As in the conversion of Augustine, the cry tolle lege (Take up and read!) sounds forth to awaken us from our literary slumber to recover and continue in these old paths. To delight in poetry is not, however, without difficulty for the modern reader. Like the proverbial fish who does not know he is wet, we often imbibe the objections of the current tide. Yet, even these can be countered with the Scriptures.

It is sometimes thought that poetry is childish, and a trivial pursuit for the mature mind. And while I would hasten to defend the honor of Mother Goose, I am drowned out by the thundering voice of the Holy Poet: “Dress for action like a man” (Job 38:3). Others cry out that we need more science, less poetry. But before I could provide such persons with a retort, they are met by the shouts of songs surveying the natural sciences: “O Lord, how manifold are your works! In wisdom have you made them all; the earth is full of your creatures” (Ps. 104:24). In an age of thought tyranny where everything is first compartmentalized, and then relativized, the Christian finds that our poetry is a jubilant rebellion. For, indeed, a poem is not merely where objective truth, goodness, and beauty congregate, but where they collaborate.

There is one other issue frequently encountered by those who rightly hold a high view of God’s Word. We have, admittedly, a proclivity to read everything as if it were an epistle. But a poem is not to be read in the same way a treatise is to be read. While every person will have literary genres and books he or she prefers, we are not to commit the fallacy that our preference shapes our reading of God’s Word when it should, in fact, be the other way around. Poetry is to be read, understood, and enjoyed as poetry.

Poetry as a Delight

One of the first applications that can be drawn is for the reader to consider the great benefits of understanding biblical poetry, which is necessary for godliness, as well as enjoying common poetry, which, though a matter of liberty, is profitable.

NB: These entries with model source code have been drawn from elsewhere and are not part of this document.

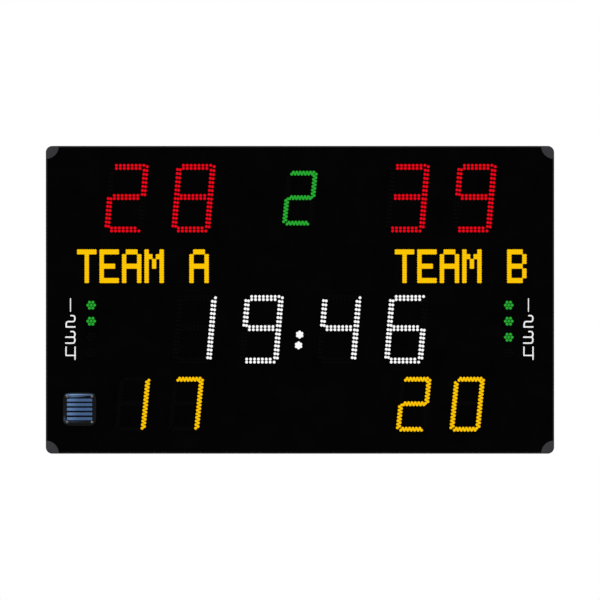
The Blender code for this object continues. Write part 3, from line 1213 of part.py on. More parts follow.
def build_terminals(builder, lift, seat):
    """Terminal block with sloping faces and a groove between each two terminals."""
    front = seat - TERMINAL_DEPTH
    upper = [(seat, TERMINAL_HALF_HEIGHT), (seat - TERMINAL_DEPTH / 2, TERMINAL_HALF_HEIGHT),
             (front, TERMINAL_HALF_HEIGHT / 2)]
    lower = [(y, -z) for y, z in reversed(upper)]
    mesh = plate_mesh("terminal_block", [upper + lower], TERMINAL_WIDTH)
    place = (TERMINAL_X, 0.0, ELECTRONICS_Z)
    block = builder.add("terminal_block", mesh, "device_grey", place, ACROSS, lift)
    grooves = []
    for index in range(1, TERMINAL_COUNT):
        x = TERMINAL_X - TERMINAL_WIDTH / 2 + index * TERMINAL_WIDTH / TERMINAL_COUNT
        half = TERMINAL_GROOVE / 2
        grooves.append(((x - half, front - OVERLAP, ELECTRONICS_Z - 2 * TERMINAL_HALF_HEIGHT),
                        (x + half, seat - TERMINAL_DEPTH / 2, ELECTRONICS_Z + 2 * TERMINAL_HALF_HEIGHT)))
    builder.cut(block, joined_boxes("terminal_grooves", grooves))


def build_power_supply(builder, lift):
    """Enclosed power supply with grooves across its front and a terminal strip below."""
    back = PANEL_FRONT_Y - CLEARANCE
    width, depth, height = SUPPLY_SIZE
    front, low, high = back - depth, ELECTRONICS_Z - height / 2, ELECTRONICS_Z + height / 2
    mesh = box_mesh("power_supply", (SUPPLY_X - width / 2, front, low), (SUPPLY_X + width / 2, back, high))
    supply = builder.add("power_supply", mesh, "zinc_steel", parent=lift)
    pitch = height / (SUPPLY_SLOTS + 2)
    near_x, far_x = SUPPLY_X - width / 3, SUPPLY_X + width / 3
    grooves = []
    for index in range(SUPPLY_SLOTS):
        z = low + (index + 2) * pitch
        grooves.append(((near_x, front - OVERLAP, z - SUPPLY_GROOVE / 2),
                        (far_x, front + SUPPLY_GROOVE, z + SUPPLY_GROOVE / 2)))
    builder.cut(supply, joined_boxes("supply_grooves", grooves))
    builder.cut(supply, box_mesh("supply_notch", (near_x, front - OVERLAP, low - OVERLAP),
                                 (far_x, front + depth / 3, low + pitch)))


def build_controller(builder, lift):
    """Control board on four standoffs, with its processor, connectors and relays."""
    panel = PANEL_FRONT_Y - CLEARANCE
    width, thickness, height = CONTROLLER_SIZE
    back = panel - CONTROLLER_STANDOFF
    front = back - thickness
    low, high = ELECTRONICS_Z - height / 2, ELECTRONICS_Z + height / 2
    mesh = box_mesh("controller_board", (CONTROLLER_X - width / 2, front, low),
                    (CONTROLLER_X + width / 2, back, high))
    board = builder.add("controller_board", mesh, "circuit_green", parent=lift)
    for side_x in (-1, 1):
        for side_z in (-1, 1):
            x = CONTROLLER_X + side_x * (width / 2 - CONTROLLER_STANDOFF)
            z = ELECTRONICS_Z + side_z * (height / 2 - CONTROLLER_STANDOFF)
            foot, head = (x, panel, z), (x, back - OVERLAP, z)
            builder.join(board, rod_mesh("standoff", CONTROLLER_STANDOFF / 2, foot, head, 12))
    chips = []
    for across, up, chip_width, chip_height, rise in CONTROLLER_CHIPS:
        x, z = CONTROLLER_X + across, ELECTRONICS_Z + up
        chips.append(((x - chip_width / 2, front - rise, z - chip_height / 2),
                      (x + chip_width / 2, front + OVERLAP, z + chip_height / 2)))
    builder.join(board, joined_boxes("controller_chips", chips))


def build_radio(builder, lift):
    """Radio module with a stub antenna on top."""
    back = PANEL_FRONT_Y - CLEARANCE
    width, depth, height = RADIO_SIZE
    middle_z = ELECTRONICS_Z + RADIO_ABOVE
    top = middle_z + height / 2
    mesh = box_mesh("radio_module", (RADIO_X - width / 2, back - depth, middle_z - height / 2),
                    (RADIO_X + width / 2, back, top))
    radio = builder.add("radio_module", mesh, "device_grey", parent=lift)
    y = back - depth / 2
    x = RADIO_X + width / 3
    foot, tip = (x, y, top - OVERLAP), (x, y, top + ANTENNA_HEIGHT)
    builder.join(radio, rod_mesh("antenna", ANTENNA_RADIUS, foot, tip, 12, ANTENNA_RADIUS / 2))


def build_loom(builder, lift):
    """Cable loom clipped to the back panel, from the terminal block round to the power supply."""
    y = PANEL_FRONT_Y - CLEARANCE - SUPPLY_SIZE[1] / 2
    z = ELECTRONICS_Z - LOOM_DROP
    start = (TERMINAL_X, ELECTRONICS_Z - TERMINAL_HALF_HEIGHT - CLEARANCE)
    end = (SUPPLY_X, ELECTRONICS_Z - SUPPLY_SIZE[2] / 2 - CLEARANCE)
    bend = 5 * LOOM_RADIUS
    route = [start, *arc((start[0] - bend, z + bend), bend, 0.0, -90.0, 6),
             *arc((end[0] + bend, z + bend), bend, 270.0, 180.0, 6), end]
    mesh = tube_mesh("loom_cabinet", [(x, y, height) for x, height in route], LOOM_RADIUS)
    loom = builder.add("loom_cabinet", mesh, "device_black", parent=lift)
    for share in LOOM_CLIP_SHARES:
        x = end[0] + share * (start[0] - end[0])
        clip = box_mesh("loom_clip", (x - LOOM_CLIP / 2, y - LOOM_CLIP / 2, z - LOOM_CLIP / 2),
                        (x + LOOM_CLIP / 2, PANEL_FRONT_Y - CLEARANCE, z + LOOM_CLIP / 2))
        builder.join(loom, clip)


def main():
    """Build the whole scoreboard."""
    clear_scene()
    builder = Builder("water_polo_scoreboard")
    lift = builder.axis("lift_slide", (0.0, 0.0, 0.0))
    door = builder.axis("door_axis", (0.0, HINGE_Y, HINGE_Z))
    door.parent = lift
    displays = all_displays()

    build_wall_rail(builder)
    build_hanger_rail(builder, lift)
    build_back_panel(builder, lift)
    floor = build_cabinet_ends(builder, lift)
    build_cabinet_sides(builder, lift)
    build_seal_and_buffers(builder, lift)
    build_hinge(builder, lift, door)
    build_rim(builder, door)
    build_corner_pieces(builder, door)
    build_face_sheet(builder, door, displays)
    for display in displays:
        build_display(builder, door, display)
    build_horn(builder, door)
    build_stays(builder, lift, door)
    build_locks(builder, lift, door, floor)
    build_glands(builder, lift, floor)
    build_rail_devices(builder, lift)
    build_power_supply(builder, lift)
    build_controller(builder, lift)
    build_radio(builder, lift)
    build_loom(builder, lift)


main()
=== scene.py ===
"""Looks of a wall-hung water polo scoreboard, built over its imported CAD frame, in metres.

+X is to the right of someone who reads the board, +Z is up and the board faces -Y. A depth counts
backwards from the front plane of the door's rim, so a larger depth is nearer the wall.
"""
from __future__ import annotations

import json
import logging
import math
from dataclasses import dataclass, field
from enum import Enum
from typing import Iterable, Sequence

import bmesh
import bpy
import numpy as np
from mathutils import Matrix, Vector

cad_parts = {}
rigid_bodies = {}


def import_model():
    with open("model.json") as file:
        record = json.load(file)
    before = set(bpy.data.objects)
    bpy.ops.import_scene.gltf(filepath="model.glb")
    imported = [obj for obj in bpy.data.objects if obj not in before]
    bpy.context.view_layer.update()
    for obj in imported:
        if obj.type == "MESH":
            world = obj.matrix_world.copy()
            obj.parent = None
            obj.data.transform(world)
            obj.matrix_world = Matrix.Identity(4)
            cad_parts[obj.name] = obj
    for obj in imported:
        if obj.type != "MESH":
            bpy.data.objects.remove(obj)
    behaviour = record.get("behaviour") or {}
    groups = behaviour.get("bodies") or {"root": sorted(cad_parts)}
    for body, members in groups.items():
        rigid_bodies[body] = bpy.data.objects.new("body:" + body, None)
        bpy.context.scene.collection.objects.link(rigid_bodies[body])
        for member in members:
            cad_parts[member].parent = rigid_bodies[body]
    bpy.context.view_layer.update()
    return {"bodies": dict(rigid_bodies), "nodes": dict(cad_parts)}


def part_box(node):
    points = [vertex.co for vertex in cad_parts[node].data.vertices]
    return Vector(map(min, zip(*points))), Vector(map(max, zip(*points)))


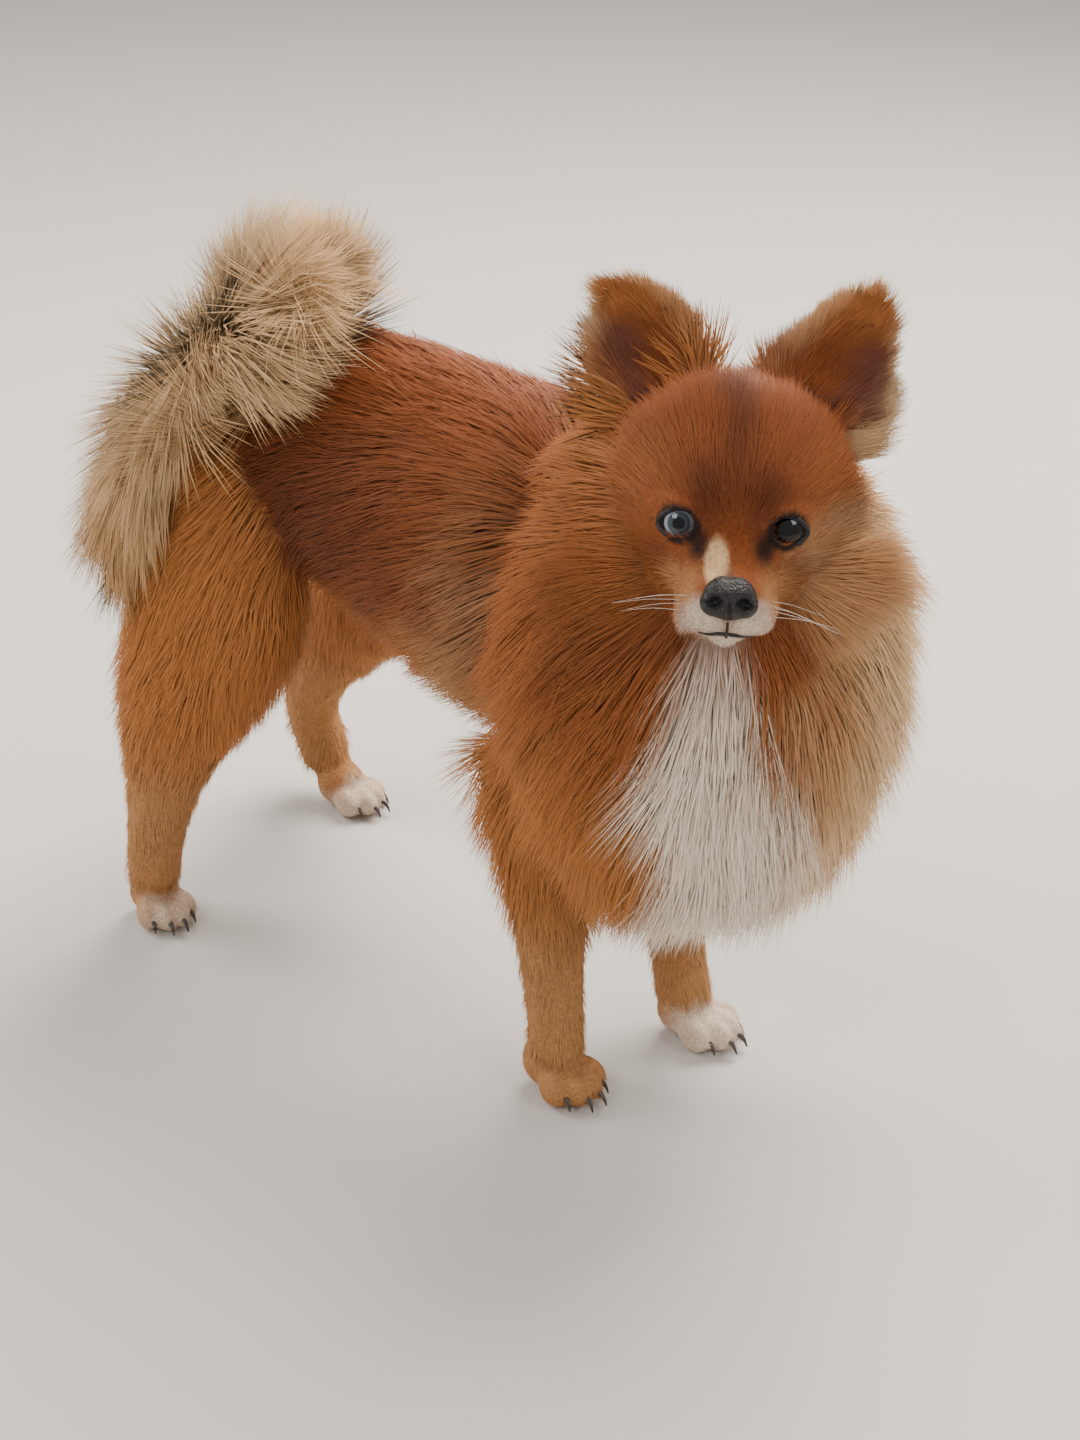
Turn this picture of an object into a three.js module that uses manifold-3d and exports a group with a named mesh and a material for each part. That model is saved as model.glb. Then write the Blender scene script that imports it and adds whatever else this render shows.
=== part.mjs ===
// A life-size pomeranian standing on four paws, its head turned to its right and raised, its tail
// curled over the right hip. Millimetres, Z up, X to the dog's left, -Y to its front.
// Each part is a closed solid: smooth forms swept along stations, and flat tapered locks where the
// coat is long. Parts meet with a small gap and rest on flats under the toes and pads.
import * as THREE from "three";
import { mergeVertices } from "three/addons/utils/BufferGeometryUtils.js";
import Module from "manifold-3d";

const wasm = await Module();
wasm.setup();

// Driving dimensions.
const GAP = 0.32; // between parts that touch
const SUNK = 5; // depth of a lock's root under the surface it grows from
const TAIL_SPLIT = -22; // X of the face between the tail's rising and falling lengths
const HOCK_SPLIT = 88; // height of the face between a thigh and its shank
const FRONT_TRACK = 30; // half the distance between the front paws
const HIND_TRACK = 57; // half the distance between the hind paws
const EYE_RADIUS = 8.6;
const EYE_SPACING = 15.6; // from the middle of the face to an eye's centre
const EYE_OPENING = [5.6, 4.9]; // half the width and height of the gap between the lids
const SOLE_SINK = 1.1; // how much of each toe and pad is flattened by the floor
const COLOURS = {
  red: 0x9a5526,
  deepRed: 0x7a3c1c,
  tan: 0xb37b48,
  cream: 0xd9b98a,
  black: 0x17161a,
};

// The head's own frame: its middle, and how far it turns right, looks up and leans.
const HEAD = {
  middle: new THREE.Vector3(-9, -157, 233),
  turn: THREE.MathUtils.degToRad(-48),
  look: THREE.MathUtils.degToRad(-11),
  lean: THREE.MathUtils.degToRad(3),
};
const headFrame = new THREE.Matrix4()
  .makeRotationFromEuler(new THREE.Euler(HEAD.look, HEAD.lean, HEAD.turn, "ZXY"))
  .setPosition(HEAD.middle);

// A repeatable random number from 0 to 1.
let seed = 7;
function random() {
  seed = (seed * 1664525 + 1013904223) % 4294967296;
  return seed / 4294967296;
}
const about = (value, share) => value * (1 + share * (2 * random() - 1));

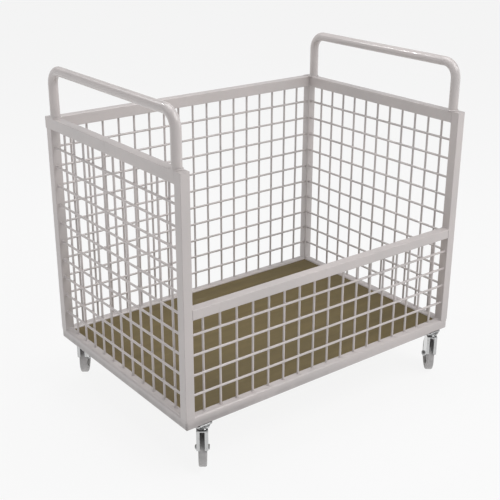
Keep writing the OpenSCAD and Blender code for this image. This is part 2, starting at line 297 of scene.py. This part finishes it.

There are five benefits listed here for consideration. First, and most simply, understanding and en-joying poetry helps us, as we have seen, understand and enjoy the Scriptures. Second, a delight in poetry will encourage a deeper delight in public worship. The public worship of God interweaves both prose and poetry in the beauty of holiness. The Psalms are poetry sung, working in complement with the prose of prayer. The sacraments are poetry seen, working in complement with the prose of preaching. Baptism and the Lord’s supper are living poems, enacting out that rhapsodic command to “taste and see that the Lord is good” (Ps. 34:8).

Third, a thorough catechesis in biblical poetry will refine the Christian’s taste in common poetry, just as how a foundation in biblical narrative forms our palate to savor stories like the ones God tells. Fourth, development in the school of the poets is to mature in the school of wisdom, for the wisdom books of Scripture are books of poetry and to sing the Psalms is to let the wisdom of Christ dwell in us richly. Fifth, the one who delights in poetry in particular is more likely to enjoy life in general, because the mind is being trained to see the many wonders and mysteries in which we are daily immersed.

Having been encouraged with the benefit of poetry, meditate upon Christ as He is presented in the Psalms and the Song of Songs. Ponder the ways of wisdom in Job, Proverbs, and Ecclesiastes. Heed the warnings of the prophets. As the commandments of God are not burdensome, so we may know that the ways in which God has communicated to us in His Word are all of grace.

Having been trained in the school of the prophet-poets, you may be encouraged all the more to en-joy common poetry as the gift from God that it is. And this is a gift that is best shared—to read and write poems with others. The very first recorded words of mankind were a poem, as Adam beheld his wife and performed, as it were, the concluding couplet of a Hebrew sonnet. It is evident both from the Scriptures, and by the very light of nature, that we are poetic creatures created by the divine Poet, the triune God.